Comme déjà indiqué plus haut, nous sommes en pleine préparation du prochain plan de l’après 2020. Pour ma part, ce que je souhaite c’est que la BEI accompagne la Tunisie – parmi d’autres – dans sa stratégie et sa politique des énergies renouvelables avec les concessions qui sont en cours de préparation. Je souhaiterais également que le soutien dans tout ce
“Vous avez en Tunisie une jeunesse exceptionnelle, authentique, pleine de capacité, et c’est sur cette jeunesse qu’il faut se concentrer afin de créer un avenir prometteur.
qui concerne l'infrastructure sociale se poursuive ainsi que l’accompagnement dans le secteur privé.
Sur les six années d'activité, y a-t-il un projet qui vous a marqué en particulier ?
Merci pour la question. Bien sûr, il y en a eu plusieurs de ces projets. Il n’en reste pas moins qu’il y en a un qui m’a touché sur le plan personnel, à savoir un projet que nous menons avec la Commission européenne, la banque KFW d’allemagne et tout d’abord avec le ministère de l’éducation. Il consiste en le rééquipement et la rénovation de 370 écoles publiques sur l’ensemble du territoire tunisien. En parallèle, avec mes amis tunisiens, notamment avec Radhi Meddeb, nous avons lancé ensemble le projet « Tunisia88 » dont le but est d’animer des ateliers musicaux au sein des lycées et créer des clubs de musique. Ce projet a pris une grande envergure aujourd’hui. A ce jour, nous avons atteint au-delà de 12,000 lycéennes et lycéens dans les 24 gouvernorats, avec 107 clubs de musique. Ce projet associatif a pris racine à partir du constat que la musique est un outil pour la paix et la cohésion sociale. Notre objectif pour les 2 ans à venir c’est de créer un club de musique dans l’ensemble des 578 lycées qui sera assorti de la tenue de formation en créativité. Ce projet m’a permis de voyager à travers toute la Tunisie et tout ce que j’ai vécu dans ce cadre m’a beaucoup touché sur le plan personnel. Cela m’a permis de voir qu’en Tunisie, il y a véritablement une jeunesse exceptionnelle, et ce, sur tous les plans. J’ai vu une jeunesse pleine d’énergie et de créativité, authentique, qui a envie de s’engager et de participer. Et nous aimerions en tant que bailleurs de fonds capitaliser sur toute cette énergie et la mettre en avant tout en permettant à ces jeunes de réaliser leurs rêves.

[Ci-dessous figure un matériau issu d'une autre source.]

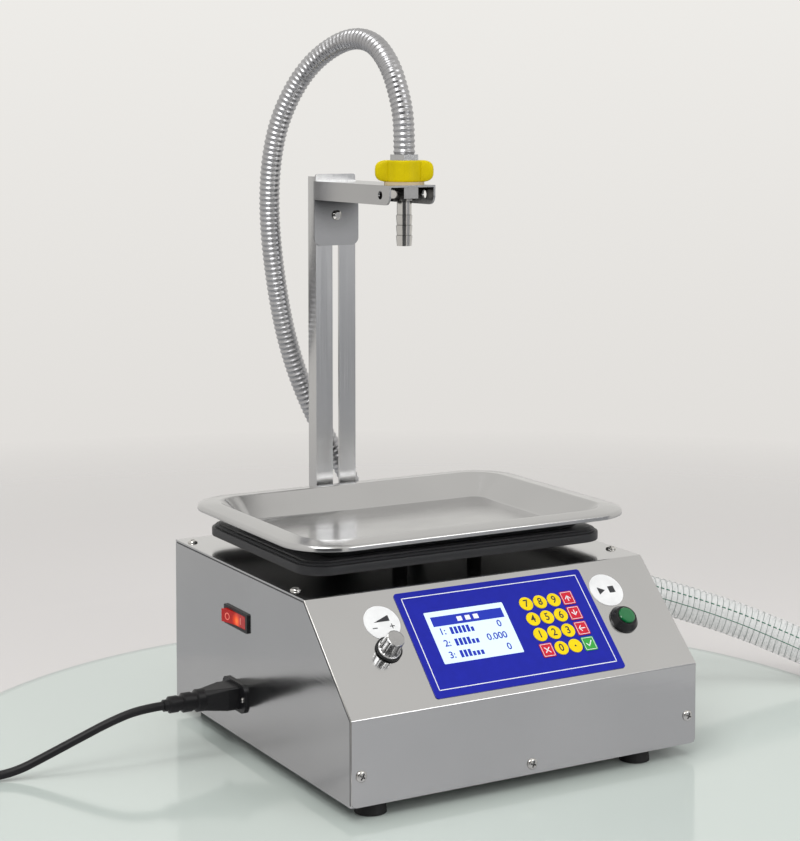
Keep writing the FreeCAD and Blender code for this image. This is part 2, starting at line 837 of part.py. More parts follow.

Pensez-vous que ce projet puisse connaître une suite après votre départ ?
Oui tout à fait ! Car « Tunisia88 » fait partie des activités de l’association « Action et développement solidaire » (ADS), et nous sommes en Tunisia88 aujourd’hui comme une petite entreprise à but non lucratif avec une trentaine de personnes. Pour ma part, j’y suis en tant que musicien et responsable de la levée des fonds et il ne s’agit donc pas d’un projet lié à ma personne mais avec le concours de plusieurs personnalités et des institutions publiques à travers la mise à disposition d’inspecteurs de musique du ministère de l’education En effet, sans l’appui du ministère de l’education et son ministre ce projet n’aurait jamais vu le jour. Un grand merci ! C’est un véritable PPP culturel, si vous voulez.
Un autre aspect marquant de votre personnalité que nous voudrions découvrir…pouvez-vous nous parler de vous en tant que musicien?
J’ai eu le privilège de travailler en tant que musicien dans le cadre du projet Tunisia88 plus précisément en tant que saxophoniste. J’ai pu accompagner nos équipes sur le terrain tout en mettant en avant la dimension de la découverte. En ce sens que nous faisons, en tant que collectif, de la musique de manière collégiale, en faisant des découvertes ensemble. D’ailleurs, nous jouons divers types de musique, classique, oriental, Jazz, folklorique, etc. Je continuerai donc ce projet car je suis devenu un amoureux de la Tunisie.
Y a- t- il un musicien qui vous a inspiré dans votre jeunesse?
Vous savez, je fais surtout du jazz et ceci depuis 35 ans. Sur l'instrument que je pratique, c’est un saxophoniste américain qui m’a le plus influencé, Michael Brecker qui nous a malheureusement quitté trop tôt J’ai beaucoup été inspiré par ce musicien ainsi que par bien d’autres. Ce que j’apprécie c’est la fusion de styles de musique, comme par exemple le jazz avec la musique orientale, signe d’ouverture et de tolérance.
Le mot de la fin ?
Je le dis et je le répète, vous avez en Tunisie une jeunesse exceptionnelle, authentique, pleine de capacité, et c’est sur cette jeunesse qu’il faut se concentrer afin de créer un avenir prometteur. La Tunisie n’est pas un pays riche en ressources naturelles mais elle l’est en ressources humaines, c’est là où il faut investir.